In the last 24 hours, we've observed a significant node churn, with over 30 nodes being replaced in our ~80-node cluster. There have been no new deployments or changes in resource requirements in production, so it’s unclear why nodes are cycling at this rate.

@sushama-kothawale ; One specific possible reason for high churn, is if you're using the latest AL2023 AMI which was released very recently (and rolled out to various regions/zones): https://github.com/awslabs/amazon-eks-ami/releases/tag/v20241109 . This was the case for my clusters today at least. Note that the EKS/kubelet version is the same, but typically the version will be listed in the Node 'System Info > OS Image' EDIT: it's not the same as the release, its Amazon Linux 2023.6.20241031 now)

EDIT2: You should be seeing this as reason: 'drifted' on your Karpenter (metrics)

sushama-kothawale commented 2 weeks ago

@jortkoopmans In our setup its quite stable as we control amiselctors in ec2instance class config. So AMIs are updated periodically/manually. so node chrun due to AMI change / drift is not the case in ours.

thomaspeitz commented 2 weeks ago
image

We see a lot more scalings as well, which did not start with finishing the upgrade but with the release of a new week which is strange. Maybe due to cron?

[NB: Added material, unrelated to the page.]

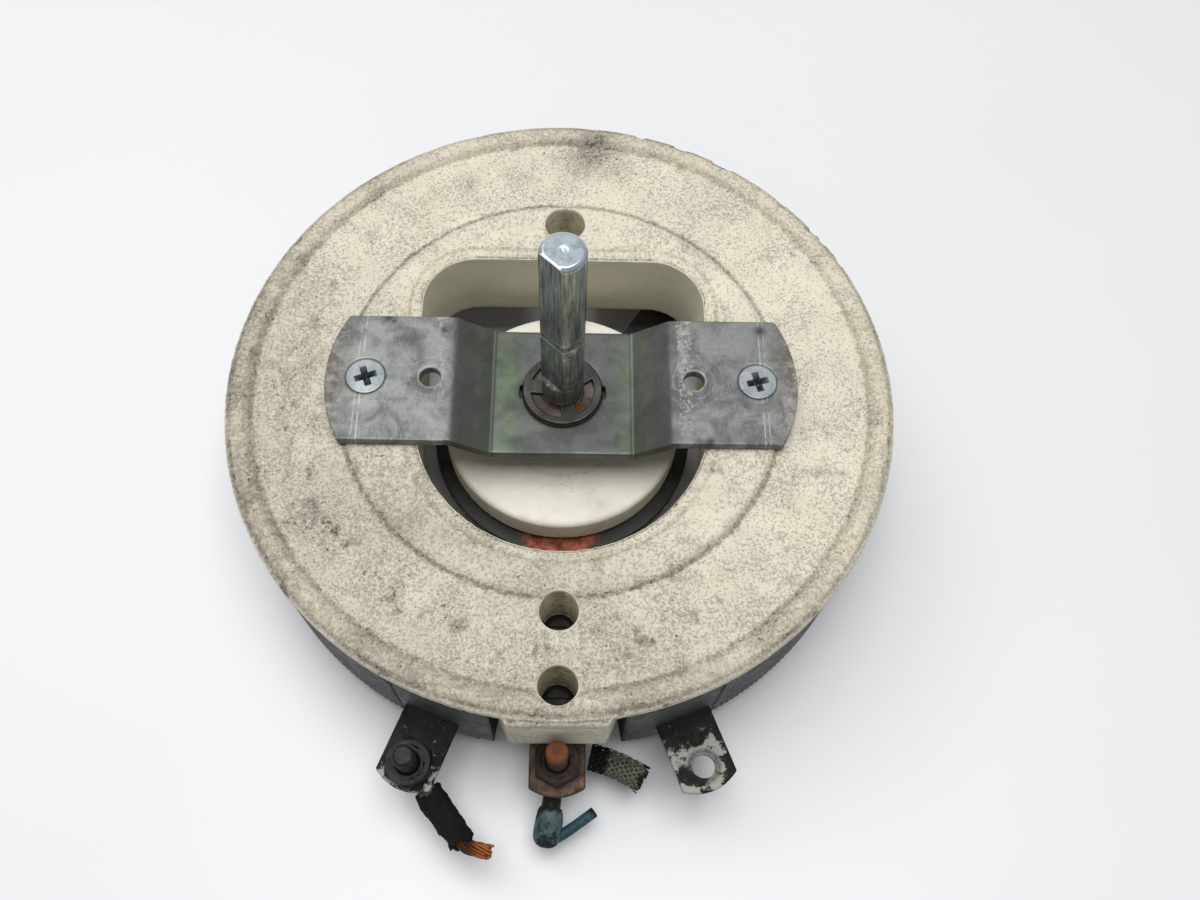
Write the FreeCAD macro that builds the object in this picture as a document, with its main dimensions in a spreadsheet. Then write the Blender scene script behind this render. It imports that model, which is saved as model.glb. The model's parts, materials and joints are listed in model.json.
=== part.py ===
"""Wirewound power rheostat for back-of-panel mounting, as an assembly of separate parts.

The origin is on the shaft axis, in the plane where the mounting bracket's wings meet the
panel.  +Z points out of the panel towards the knob and the terminals are on the -Y side.
Depths are counted downwards from the front face of the ceramic base, which lies one
bracket thickness below the panel plane.  All lengths are millimetres, all angles degrees.
"""
import FreeCAD, Part
import math
import os
import re
import Sketcher

SIZES = {
    # ceramic base
    "base_radius": 76.2,
    "flange_thickness": 4.0,
    "rim_chamfer": 1.6,
    "rim_chamfer_drop": 0.9,
    "rim_bead_radius": 70.6,
    "face_recess": 0.8,
    "pad_radius": 50.0,
    "skirt_gap": 7.0,
    "skirt_depth": 22.0,
    "opening_half_width": 33.3,
    "opening_back": 34.4,
    "opening_arc_offset": 7.0,
    "opening_corner_radius": 12.5,
    "back_hole_y": 45.0,
    "back_hole_radius": 4.9,
    "boss_half_angle": 10.2,
    "boss_shoulder_radius": 73.0,
    "boss_reach": 76.9,
    "boss_nose_half_width": 10.5,
    "stop_inner_x": 7.0,
    "stop_outer_x": 10.6,
    "stop_near": 50.0,
    "stop_far": 61.0,
    "stop_depth": 38.6,
    # wound ring
    "ring_radius": 76.0,
    "ring_inner_radius": 60.0,
    "ring_bottom_depth": 33.0,
    "ring_gap_half_angle": 11.0,
    "cement_thickness": 1.0,
    "cement_inset": 1.0,
    "enamel_thickness": 0.8,
    "enamel_lip": 0.4,
    "end_cap_angle": 1.2,
    "winding_thickness": 1.0,
    "layer_gap": 0.03,
    "band_half_angle": 5.2,
    "winding_start_angle": 27.2,
    # end terminals
    "lug_angle": 21.3,
    "lug_hole_radius_from_axis": 87.3,
    "lug_reach": 92.7,
    "lug_width": 12.7,
    "lug_thickness": 1.6,
    "lug_depth": 22.0,
    "window_overcut": 1.5,
    "lug_window_clearance": 0.2,
    "stud_hole_radius": 2.5,
    # collector ring and centre terminal
    "collector_outer_radius": 31.5,
    "collector_inner_radius": 18.5,
    "collector_thickness": 1.6,
    "spacer_thickness": 3.6,
    "strip_width": 12.4,
    "strip_reach": 87.5,
    "centre_stud_y": 80.3,
    "spacer_near": 48.8,
    "spacer_far": 74.0,
    "strip_flare": 6.0,
    "inner_base_hole_y": 53.3,
    "outer_base_hole_y": 69.0,
    "base_hole_radius": 4.2,
    "base_hole_floor_depth": 17.0,
    "collector_screw_radius": 2.1,
    "collector_screw_head_radius": 3.6,
    "collector_screw_head_height": 2.6,
    "collector_nut_across_flats": 8.7,
    "collector_nut_height": 3.0,
    "collector_screw_spare": 1.6,
    # mounting bracket
    "bracket_thickness": 2.5,
    "bracket_width": 32.0,
    "bracket_half_length": 53.6,
    "bracket_end_radius": 32.0,
    "wing_start": 24.7,
    "centre_plate_half_length": 16.05,
    "bracket_drop": 6.1,
    "bracket_bend_radius": 2.0,
    "bracket_screw_x": 44.45,
    "panel_hole_x": 29.9,
    "panel_hole_radius": 2.4,
    "centre_hole_radius": 9.2,
    "centre_notch_reach": 9.9,
    "centre_notch_width": 3.2,
    "bracket_screw_radius": 2.4,
    "bracket_screw_head_radius": 4.6,
    "screw_sink": 0.05,
    "bracket_screw_head_cone": 2.2,
    "bracket_screw_length": 31.0,
    "bracket_nut_across_flats": 9.5,
    "bracket_nut_height": 3.4,
    "bracket_washer_radius": 5.2,
    "bracket_washer_thickness": 1.0,
    # shaft, bushing and retaining ring
    "shaft_radius": 4.7625,
    "shaft_top": 51.8,
    "shaft_chamfer": 0.7,
    "shaft_end_depth": 42.2,
    "flat_distance": 3.5,
    "flat_direction": -133.0,
    "flat_end": 5.0,
    "flat_groove_width": 0.4,
    "flat_groove_depth": 0.2,
    "bushing_fit": 0.04,
    "bushing_radius": 9.1,
    "bushing_top_depth": 3.2,
    "bushing_flange_radius": 11.5,
    "bushing_flange_thickness": 1.5,
    "bushing_body_radius": 7.5,
    "bushing_end_depth": 14.8,
    "thrust_washer_radius": 9.5,
    "thrust_gap": 0.1,
    "clip_radius": 9.05,
    "clip_thickness": 1.0,
    "clip_window_radius": 7.3,
    "prong_root": 0.5,
    "clip_prong_width": 3.4,
    "clip_mouth_width": 6.4,
    "clip_direction": 105.0,
    "groove_radius": 3.95,
    "groove_gap": 0.05,
    # rotor
    "hub_radius": 28.4,
    "hub_top_depth": 16.3,
    "hub_bottom_depth": 24.2,
    "hub_edge_chamfer": 0.8,
    "hub_boss_radius": 15.0,
    "arm_depth": 33.0,
    "drive_pin_radius": 1.6,
    "drive_pin_depth": 29.6,
    "arm_direction": 57.0,
    "arm_thickness": 1.6,
    "arm_width": 13.0,
    "arm_root_radius": 11.0,
    "arm_tip_radius": 8.5,
    "arm_slope_start": 30.5,
    "arm_slope_end": 42.0,
    "arm_drop": 3.4,
    "clamp_plate_radius": 12.0,
    "clamp_plate_thickness": 1.8,
    "lock_washer_radius": 7.6,
    "lock_washer_thickness": 1.0,
    "shaft_nut_across_flats": 14.3,
    # brush and collector contact
    "brush_radius_from_axis": 68.0,
    "brush_radius": 4.9,
    "brush_height": 5.75,
    "contact_gap": 0.15,
    "holder_fit": 0.05,
    "holder_wall": 0.9,
    "holder_flange_radius": 7.2,
    "holder_flange_thickness": 1.0,
    "holder_end_depth": 42.2,
    "spring_mean_radius": 3.6,
    "spring_wire_radius": 0.2,
    "spring_turns": 3,
    "contact_radius_from_axis": 25.0,
    "contact_radius": 4.0,
    "contact_rivet_radius": 2.0,
    "contact_rivet_head_radius": 3.2,
    "contact_rivet_head_height": 1.0,
    "shunt_radius": 1.1,
    # terminal studs and crimped leads
    "stud_radius": 2.4,
    "stud_top_depth": 11.0,
    "stud_head_radius": 4.4,
    "stud_head_height": 3.2,
    "stud_nut_across_flats": 9.5,
    "stud_nut_height": 3.2,
    "stud_washer_radius": 4.6,
    "stud_washer_thickness": 0.8,
    "tongue_radius": 4.6,
    "tongue_thickness": 1.0,
    "crimp_neck_width": 4.0,
    "crimp_barrel_radius": 2.1,
    "sleeve_radius": 3.1,
    "sleeve_wall_gap": 0.05,
    "wire_radius": 1.2,
    "braid_radius": 3.1,
    "braid_core_radius": 1.6,
    "left_lead_direction": -52.0,
    "left_sleeve_start": 7.0,
    "left_sleeve_length": 11.6,
    "centre_lead_direction": -98.5,
    "centre_lead_tilt": 18.0,
    "centre_sleeve_start": 6.6,
    "centre_sleeve_length": 6.8,
    "sleeve_lap": 1.5,
    "bolt_edge": 0.5,
    "brush_edge": 0.6,
    "small_edge": 0.8,
    "bracket_nut_turn": 12.0,
    "shaft_nut_turn": 10.0,
    "stud_nut_turn": 30.0,
    "fit_clearance": 0.1,
}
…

sushama-kothawale commented 2 weeks ago

@jigisha620 Could you please review this? I’ve shared the logs and all relevant information above. Let me know if you need any more details.

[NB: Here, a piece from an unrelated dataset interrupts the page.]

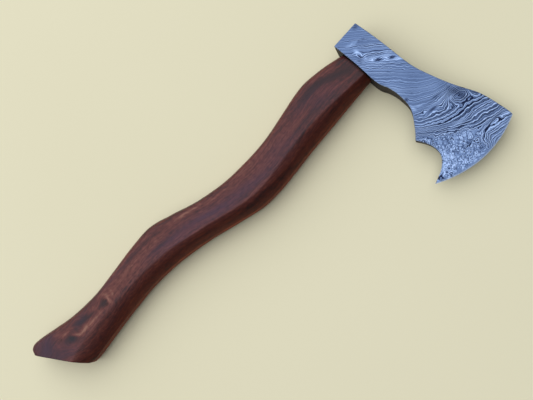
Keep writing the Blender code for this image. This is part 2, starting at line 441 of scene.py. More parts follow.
def make_head():
    rings = head_rings()
    rings = poll_rings(rings[0]) + [
        [(x, reach + POLL_SHIFT * max(0, 1 - reach / POLL_BLEND), h) for x, reach, h in ring]
        for ring in rings]
    points, faces = skin([[place(*point) for point in ring] for ring in rings])
    faces = faces[:-1] + edge_strip(len(rings[-1]), len(points))
    head = make_mesh("axe_head_skin", points, faces, HEAD_CREASE)
    cut_away(head, [make_eye_cutter()], HEAD_CREASE)
    return head


# ---------------------------------------------------------------- haft

def corner_point(share, inwards, down, fullness):
    """Curve from the end of a flat face, at 0, to the side of the haft, at 1."""
    start = (1 - share) ** 2
    between = share * (1 - share) * (1 - fullness)
    end = share ** 2
    return inwards * (start + between), down * (between + end)


def haft_section(station, inset):
    """(distance from the middle towards the belly, height) round the section."""
    _, back_reach, belly_x, belly_reach, thickness, belly_corner = station
    half_width = (belly_reach - back_reach) / 2 - inset
    half_height = min(thickness, THICKNESS) / 2 - inset
    slow, quick = (belly_x / wave for wave in CREASE_WAVES)
    wobble = noise.noise(Vector((slow, 3.7, 0))) + noise.noise(Vector((quick, 9, 0))) / 3
    belly = belly_corner + CREASE_WOBBLE * wobble - inset
    drops = [min(drop - inset, DROP_SHARE * half_height) for drop in (BACK_DROP, BELLY_DROP)]

    def corner(side, share):
        if side < 0:
            inwards, down = corner_point(share, BACK_CORNER - inset, drops[0], BACK_FULLNESS)
        else:
            inwards, down = corner_point(share, belly, drops[1], BELLY_FULLNESS)
        return side * (half_width - inwards), half_height - down

    def side_heights(top):
        return [top * (1 - 2 * i / SIDE_STEPS) for i in range(1, SIDE_STEPS)]

    steps = [i / CORNER_STEPS for i in range(CORNER_STEPS + 1)]
    belly_points = [corner(1, share) for share in steps]
    back_points = [corner(-1, share) for share in steps]
    start, end = back_points[0][0], belly_points[0][0]
    half = [(start + (end - start) * i / FACE_STEPS, half_height) for i in range(1, FACE_STEPS)]
    half += belly_points
    loop = list(half)
    loop += [(half_width, h) for h in side_heights(belly_points[-1][1])]
    loop += [(a, -h) for a, h in reversed(half)]
    loop += [(a, -h) for a, h in back_points]
    loop += [(-half_width, -h) for h in side_heights(back_points[-1][1])]
    loop += back_points[::-1]
    return loop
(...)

shaikmoeed commented 1 week ago

@sushama-kothawale Have you found any solution/workaround? We are facing the similar issue.

thomaspeitz commented 1 week ago

How we worked around it - Allowing it to only downscale one minute every 30m. Stable enough that we enabled karpenter on all envs again.

For folks who are new to budgets. It allows to scale down 1 node at a time for one minute every hour. Then it blocks it for 29 minutes. (by allowing to scale down 0 nodes) Then it allows one node at a time for 1m again. Then it blocks it again for 29 minutes.

This way it works fine. But that should not be the end of the improvement here. We put karpenter upgrade with this budget tuning into work done and wait now for the next release to iterrate over it.

          - nodes: "1"
            schedule: "0 * * * *"
            duration: 1m0s
          - nodes: "0"
            schedule: "1 * * * *"
            duration: 29m0s
          - nodes: "1"
            schedule: "30 * * * *"
            duration: 1m0s
          - nodes: "0"
            schedule: "31 * * * *"
            duration: 29m0s
sushama-kothawale commented 4 days ago

thanks @thomaspeitz for sharing this. I have applied below disruption budgets in nodepool, as we have to delete/consolide nodes a particular window i.e. hourly basis.

  disruption:
    budgets:
      - duration: 5m
        nodes: 10%
        schedule: '@hourly'
    consolidateAfter: 2m

Since I applied these changes i do not see any single event of disruption i.e. disrupting via consolidation delete . Its been 5+hours now. can you please help here to identify if I am doing something wrong in the config? karpenter-0.37.2 - karpenter version

Attaching the nodepool config here. nodepool-config-budget.txt

How to check if the configuration picked correctly so that cosolidation work as expected?

thomaspeitz commented 4 days ago

consolidationPolicy: WhenEmptyOrUnderutilized is supported with v1 of Karpenter consolidationPolicy: WhenUnderutilized | WhenEmptyis supported with 0.37 of Karpenter

Newest version of 0.37 should support probably in the spec all, but code maybe not. Otherwise down / upgrades of software would not work.

Maybe this is already the issue here.

sushama-kothawale commented 3 days ago

thanks @thomaspeitz for the reply! Seems like the same case with me. Karpenter version 0.37 supports v1 api, so I updated the nodepool config with v1 as apiVersion and updated the above disruption budgets. But its not working as expected Maybe karpenter version issue. Will try that now, hoping that will not get issues while upgrade as I have already updated the nodepool and ec2nodeclass apiversion to v1.